Combined with dendrochronology—examining tree rings to learn about the lives of individual trees—the drone flights help paint a more complete picture of the history of the forest, allowing researchers to assess landscape-scale disturbances to as far back as the late 1600s in the case of the forests being sampled. Since the fieldwork was completed, Torreano and his colleagues at other universities have published two papers about their findings in peer-reviewed journals, and a third is in the works.
Key takeaways from the research will help foresters understand how to manage forests in ways that mimic natural effects.
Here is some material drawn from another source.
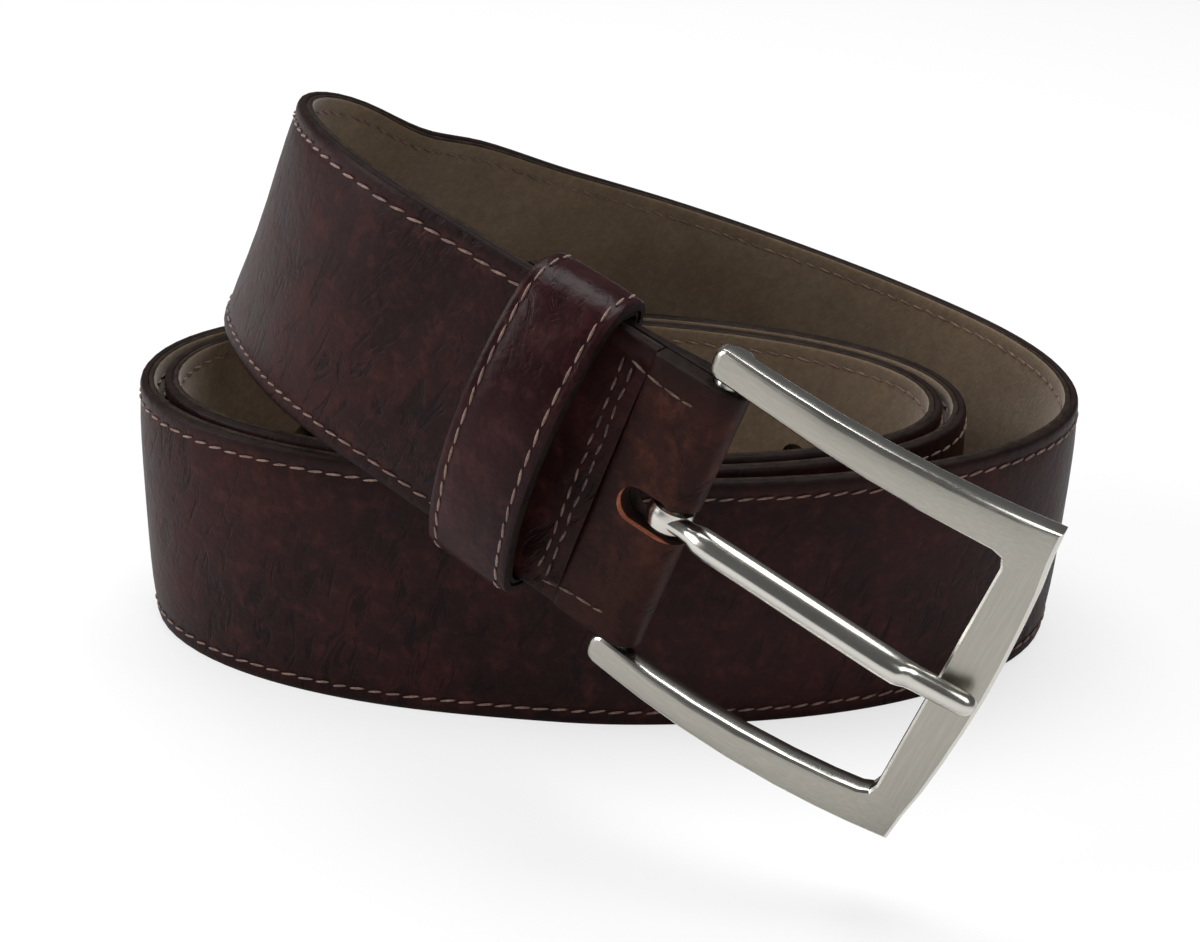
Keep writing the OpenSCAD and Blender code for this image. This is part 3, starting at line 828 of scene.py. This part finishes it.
bm = bmesh.new()
bmesh.ops.create_grid(bm, x_segments=1, y_segments=1, size=4.0)
floor_mesh = bpy.data.meshes.new("floor")
bm.to_mesh(floor_mesh)
bm.free()
floor = bpy.data.objects.new("floor", floor_mesh)
bpy.context.scene.collection.objects.link(floor)
floor_shade = Shade("floor", Roughness=0.9, Specular_IOR_Level=0.1)
speckle = floor_shade.noise(floor_shade.coords("Object"), 3, 2)
floor_shade.set(Base_Color=floor_shade.blend(speckle, (0.80, 0.80, 0.80), (0.83, 0.83, 0.83)))
glow = floor_shade.node("ShaderNodeEmission", None, {"Color": (1, 1, 1, 1), "Strength": 1.0}, "Emission")
seen_rays = floor_shade.node("ShaderNodeLightPath", None, None, "Is Camera Ray")
cover = floor_shade.tree.nodes.new("ShaderNodeMixShader")
out = next(n for n in floor_shade.tree.nodes if n.type == "OUTPUT_MATERIAL")
floor_shade.tree.links.new((seen_rays * 0.7).socket, cover.inputs[0])
floor_shade.tree.links.new(floor_shade.surface.outputs[0], cover.inputs[1])
floor_shade.tree.links.new(glow.socket, cover.inputs[2])
floor_shade.tree.links.new(cover.outputs[0], out.inputs["Surface"])
floor_mesh.materials.append(floor_shade.material)


def area_light(name, place, target, size, watts, colour=(1, 1, 1)):
    data = bpy.data.lights.new(name, "AREA")
    data.shape = "RECTANGLE"
    data.size, data.size_y = size
    data.energy = watts
    data.color = colour
    lamp = bpy.data.objects.new(name, data)
    lamp.location = place
    lamp.rotation_euler = (Vector(target) - Vector(place)).to_track_quat("-Z", "Y").to_euler()
    bpy.context.scene.collection.objects.link(lamp)


area_light("window_left", (-0.85, -0.15, 0.45), (-0.02, 0, 0.03), (0.5, 0.6), 7.0)
area_light("overhead", (0.0, 0.25, 0.9), (0, 0, 0.02), (0.8, 0.5), 9.0)
area_light("front_fill", (0.45, -0.7, 0.6), (0, 0, 0.03), (0.4, 0.4), 2.0)

world = bpy.data.worlds.new("studio")
bpy.context.scene.world = world
world.use_nodes = True
tree = world.node_tree
tree.nodes.clear()
out = tree.nodes.new("ShaderNodeOutputWorld")
mix = tree.nodes.new("ShaderNodeMixShader")
seen = tree.nodes.new("ShaderNodeBackground")
lit = tree.nodes.new("ShaderNodeBackground")
seen.inputs["Color"].default_value = (1, 1, 1, 1)
seen.inputs["Strength"].default_value = 1.0
lit.inputs["Color"].default_value = (0.95, 0.97, 1, 1)
lit.inputs["Strength"].default_value = 0.115
rays = tree.nodes.new("ShaderNodeLightPath")
most = tree.nodes.new("ShaderNodeMath")
most.operation = "MAXIMUM"
tree.links.new(rays.outputs["Is Camera Ray"], most.inputs[0])
tree.links.new(rays.outputs["Is Transmission Ray"], most.inputs[1])
tree.links.new(most.outputs[0], mix.inputs[0])
tree.links.new(lit.outputs[0], mix.inputs[1])
tree.links.new(seen.outputs[0], mix.inputs[2])
tree.links.new(mix.outputs[0], out.inputs["Surface"])

bpy.context.scene.view_settings.view_transform = "Standard"

CAMERA_AT = Vector((-0.0015, -0.21015, 0.13121))
tilt, roll = math.radians(26), math.radians(2.5)
ahead = Vector((0, math.cos(tilt), -math.sin(tilt)))
level_right, level_up = Vector((1, 0, 0)), Vector((0, math.sin(tilt), math.cos(tilt)))
right = level_right * math.cos(roll) + level_up * math.sin(roll)
up = level_up * math.cos(roll) - level_right * math.sin(roll)
camera_data = bpy.data.cameras.new("camera")
camera_data.sensor_width = 36
camera_data.lens = 54
camera_data.clip_start = 0.01
camera = bpy.data.objects.new("camera", camera_data)
camera.matrix_world = Matrix.Translation(CAMERA_AT) @ Matrix((right, up, -ahead)).transposed().to_4x4()
bpy.context.scene.collection.objects.link(camera)
bpy.context.scene.camera = camera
While major landscape-altering wind events happen in forests along coastal plains and in the Great Lakes region, with hundreds of acres flattened at a time, Torreano says the research shows that in this area, wind affects much smaller portions of the forest. “We’re learning that what impacts our forests here in the southern Appalachians tend to be what we call ‘intermediate scale disturbances,’” he says. “It’s not tree by tree falling down, it’s not hundred-acre swaths, it’s the quarter-acre, the half-acre, and so you get this shifting mosaic.” That information can help forest managers decide how to harvest trees in a way that will maximize forest resilience.
“In forestry, we say that we want to mimic nature as best we can,” Torreano says. “No forester is going to argue that we need a 20-acre clearcut to regenerate a stand of shortleaf pine if that’s not true. With the drone footage, we can see those trees and say, ‘See, this is what nature did in this area,’ so when we start logging, we can recreate that.”